None of these studies is fundamentally and irreconcilably distant from Tiziano Bonazzi’s inquiries on American political cultures and languages, which maintain a central place for these authors. Their approaches, though, follow very different trajectories in intellectual as well as methodological terms. An alterity perhaps best emphasized by the complete absence of religious themes and tropes, a stark variation from Tiziano Bonazzi’s characteristic threads. On the other hand, most of them, and most cogently Alessandra Bitumi, are directly or indirectly engaged with the Euro-American compact and its game of mirrors, which seems to remain the key perimeter visited by these studies (the only partial exception being Gaetano Di Tommaso) in an ever-changing and yet persistent effort to explore the making of the modern trans-Atlantic world.

Finally, these papers qualify, call into question and perhaps put to rest a ubiquitous stereotype. It is often said that younger scholars usually tend — by choice, by necessity, or a combination of the two — to dwell on niche topics (the nastier gossips occasionally hold that they take refuge in them). We all know how the pressure towards overspecialization is built up by the way in which university recruitment works (and most often does not work), by the vagaries of a standardized peer-review process in scholarly journals, by the quirks of research funding. The incentives towards a niche positioning are all too real and serious for young scholars who have to build a career in trying and adverse circumstances.

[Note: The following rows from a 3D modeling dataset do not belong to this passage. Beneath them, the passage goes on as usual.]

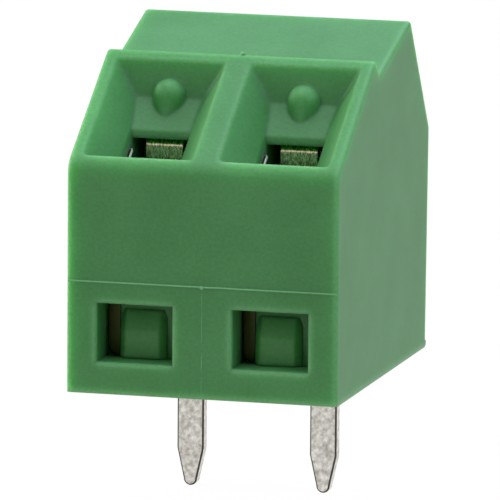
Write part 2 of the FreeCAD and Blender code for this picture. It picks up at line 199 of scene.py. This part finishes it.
def tinned_alloy(name):
    """Contact strip of copper alloy: matt electroplated tin on the pins, bare metal above them.

    The tin is grey crystals in soft patches. The plating line lies just inside the base, and the
    cage above it is painted dark olive brown: partly the bare alloy's own colour, partly painted
    shade of the cage inside the block.
    """
    material, tree, place = new_material(name)
    # Tin grains are a few hundredths of a millimetre, drawn at 0.2 mm so that they show.
    crystals = add_node(tree, "TexNoise", {"Scale": 1 / (0.2 * MM), "Detail": 5.0,
                                           "Roughness": 0.68}, {"Vector": place})
    patches = add_node(tree, "TexNoise", {"Scale": 1 / (0.7 * MM), "Detail": 2.0},
                       {"Vector": place})
    tone = add_node(tree, "MapRange", {"From Min": 0.3, "From Max": 0.66},
                    {"Value": crystals.outputs["Fac"]})
    tin = add_node(tree, "Mix", {"A": linear("A9A198"), "B": linear("FFFBF4")},
                   {"Factor": tone.outputs["Result"]}, data_type="RGBA")
    # Above the plating line the cage is painted dark olive: partly bare alloy, partly painted shade
    # inside the block.
    alloy = add_node(tree, "Mix", {"A": linear("34381F"), "B": linear("50552E")},
                     {"Factor": patches.outputs["Fac"]}, data_type="RGBA")
    height = add_node(tree, "SeparateXYZ", None, {0: place}).outputs["Z"]
    bare_and_shaded_share = add_node(tree, "MapRange", {"From Min": 0.5 * MM, "From Max": 0.9 * MM},
                      {"Value": height}, interpolation_type="SMOOTHSTEP")
    colour = add_node(tree, "Mix", None, {"Factor": bare_and_shaded_share.outputs["Result"],
                                          "A": tin.outputs["Result"],
                                          "B": alloy.outputs["Result"]}, data_type="RGBA")
    roughness = add_node(tree, "MapRange", {"To Min": 0.34, "To Max": 0.52},
                         {"Value": patches.outputs["Fac"]})
    bump = add_node(tree, "Bump", {"Strength": 0.5, "Distance": 0.012 * MM},
                    {"Height": crystals.outputs["Fac"]})
    shader = add_node(tree, "BsdfPrincipled", {"Metallic": 1.0},
                      {"Base Color": colour.outputs["Result"],
                       "Roughness": roughness.outputs["Result"],
                       "Normal": bump.outputs["Normal"]})
    add_node(tree, "OutputMaterial", None, {"Surface": shader.outputs["BSDF"]})
    return material


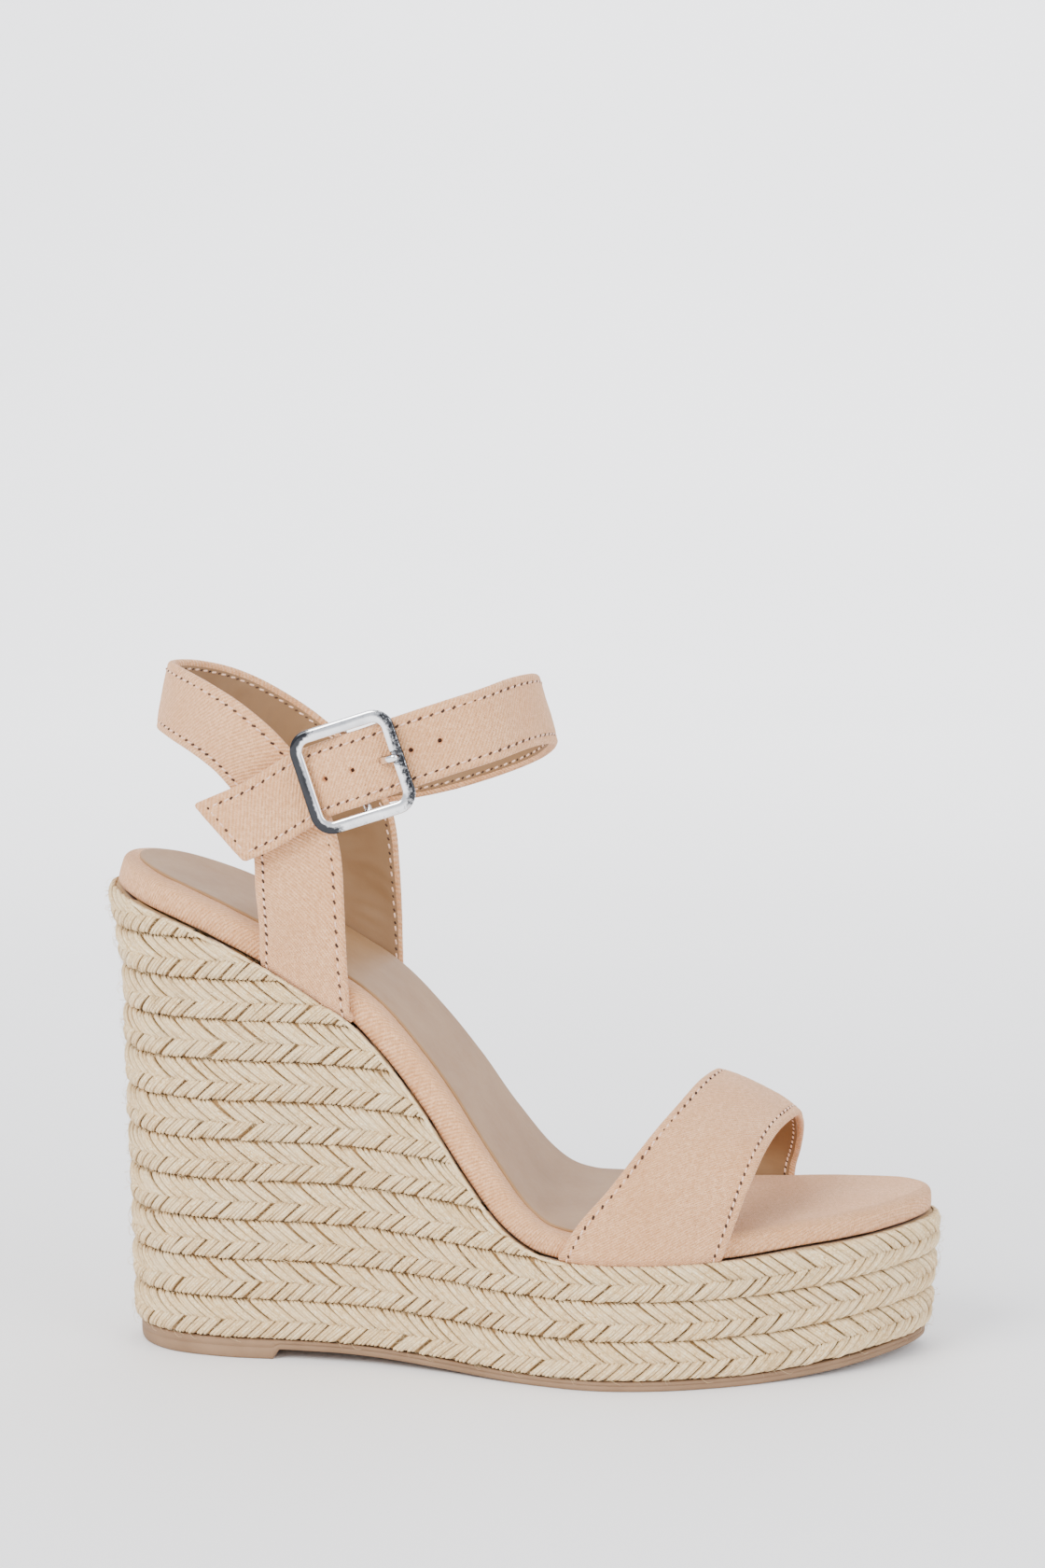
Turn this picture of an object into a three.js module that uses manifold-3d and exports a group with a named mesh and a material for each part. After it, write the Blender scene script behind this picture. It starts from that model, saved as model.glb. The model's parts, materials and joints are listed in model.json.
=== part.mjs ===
// Wedge sandal, right shoe: braided jute wedge, lasted microsuede footbed, toe strap,
// heel sling and a buckled ankle strap.  Millimetres, +X toe, +Y medial, +Z up.
import * as THREE from 'three';
import { mergeVertices } from 'three/addons/utils/BufferGeometryUtils.js';
import Module from 'manifold-3d';

const wasm = await Module();
wasm.setup();

// ---- driving dimensions -------------------------------------------------------------
const GAP = 0.3;                 // clearance between pieces that touch
const PLY_GAP = 0.4;             // clearance between the two plies of a strap
const ROWS = 11;                 // braid rows up the back of the heel
const ROW_H = 10.85;             // row height at the heel
const ROW_H_TOE = 10.4;          // row height at the forefoot
const BRAID_T = 5.5;             // braid thickness, outside to inside
const SOLE_T = 2.8;              // rubber sole thickness
const SOLE_LIFT = 2.7;           // the waist of the sole stands this far off the ground
const TOE_SPRING = 3.0;          // lift of the sole at the toe tip
const SOLE_INSET = 1.5;          // rubber sole edge inside the braid face
const PAD_END = -61.5;             // front edge of the moulded heel pad
const FLAT_FROM = 14, FLAT_TO = 60;   // flat tread under the ball
const BACK_LEAN = 3;             // the wedge back leans out by this much over its height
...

Some of the research topics illustrated here — carefully circumscribed, shy of bold generalizations — might appear to confirm the stereotype. Yet, these authors explore new scholarly parameters, experiment with unusual methodological hybrids, and are clearly searching for new intellectual paths, even though they might not explicitly theorize about them. As they learned from previous scholars in order to go beyond the latter’s works, so should older scholars learn from these innovative works.